Lathrop's family, being somewhat well-to-do (possibly because his grandfather Robert Lathrop (1510-1556) married into the noble family of Thomas Aston (born 1480), educated young John in divinity school until he was ordained a minister in the Church of England.
Lathrop's ordination coincided with the end of the reign of King James I. As a consequence of the translation of the King James Bible and rising literacy in England, many people begin to dispute the biblical base of the state church, including the Puritans who sought to move the church closer back to its biblical roots.

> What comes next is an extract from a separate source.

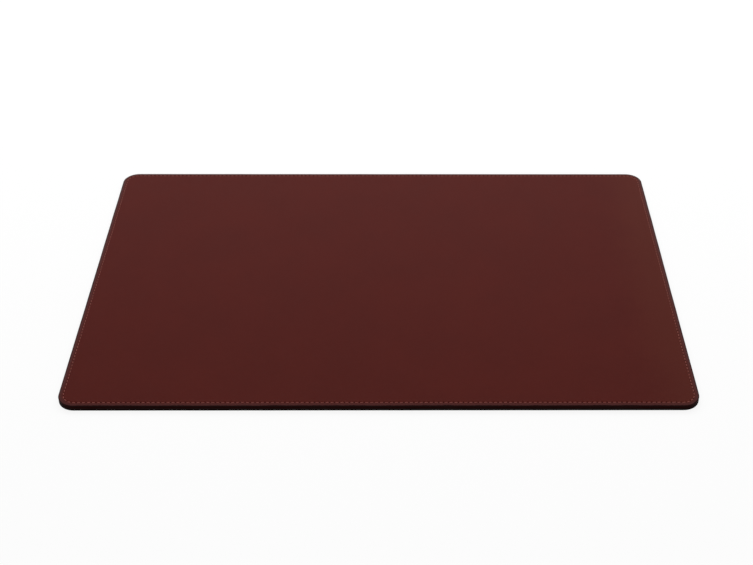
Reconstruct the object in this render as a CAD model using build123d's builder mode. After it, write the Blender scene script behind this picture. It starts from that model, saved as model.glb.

This led Charles I (successor of James I) to call on Archbishop William Laud of the state church to instruct all his ministers to seek out and purge the growing ranks of Puritans from the areas with which they were charged. Lathrop initially carried out these instructions with due diligence, but his 1610 marriage to Hannah Howse (1594-1634) and growing family brought him into closer contact with the Puritan movement. By the mid-1620s, he renounced his ordination into the Church of England and became a full-time Puritan minister.
While initially it appeared as if Charles I would revert to the tolerant ways of his father, the growth of the Puritan movement and growing opposition in Parliament convinced him to crack down anew. Archbishop Laud's agents were sent to arrest ministers of non-sanctioned churches (Puritans), disband the congregations, and imprison and even cut off ears or noses of those who persisted in meeting. Lathrop himself was arrested in one such sweep and imprisoned in London's notorious Clink Prison. While imprisoned, his wife died leaving seven children ranging in age from 8 to 18 years.
Shortly after his imprisonment, Lathrop was told that he would be pardoned upon acceptance of terms to permanently leave England with his family along with as many of his congregation members as he could take who would not accept the authority of the Church of England. Lathrop accepted this offer and left for Plymouth, Massachusetts. He married Anna Hammond (1616-1687) shortly before departure for the new world, arriving aboard the Griffin in 1634 or 1635. He proceeded to father an additional seven children by her, four of whom lived to adulthood.
Lathrop and his congregation first settled in Boston, but his tolerant attitude toward letting Baptists and other non-Puritans attend his services led to a majority of them voting him out of the office and ordering him to leave Boston in 1637. He moved his family and a few of his followers, numbering some 40 persons in total, down Cape Cod and founded the town of Barnstable. He continued his ministry until shortly before his death on November 8, 1653.
Lathrop's fame, more than his life, continues to this day. His direct descendants in America number more than 80,000, including U.S. Presidents Ulysses S. Grant, Franklin D. Roosevelt, George H. W. Bush, George W. Bush, Governors Mitt Romney, George W. Romney, Mormon prophet Joseph Smith, Benedict Arnold, and President Dwight D. Eisenhower's Secretary of State John Foster Dulles, among others.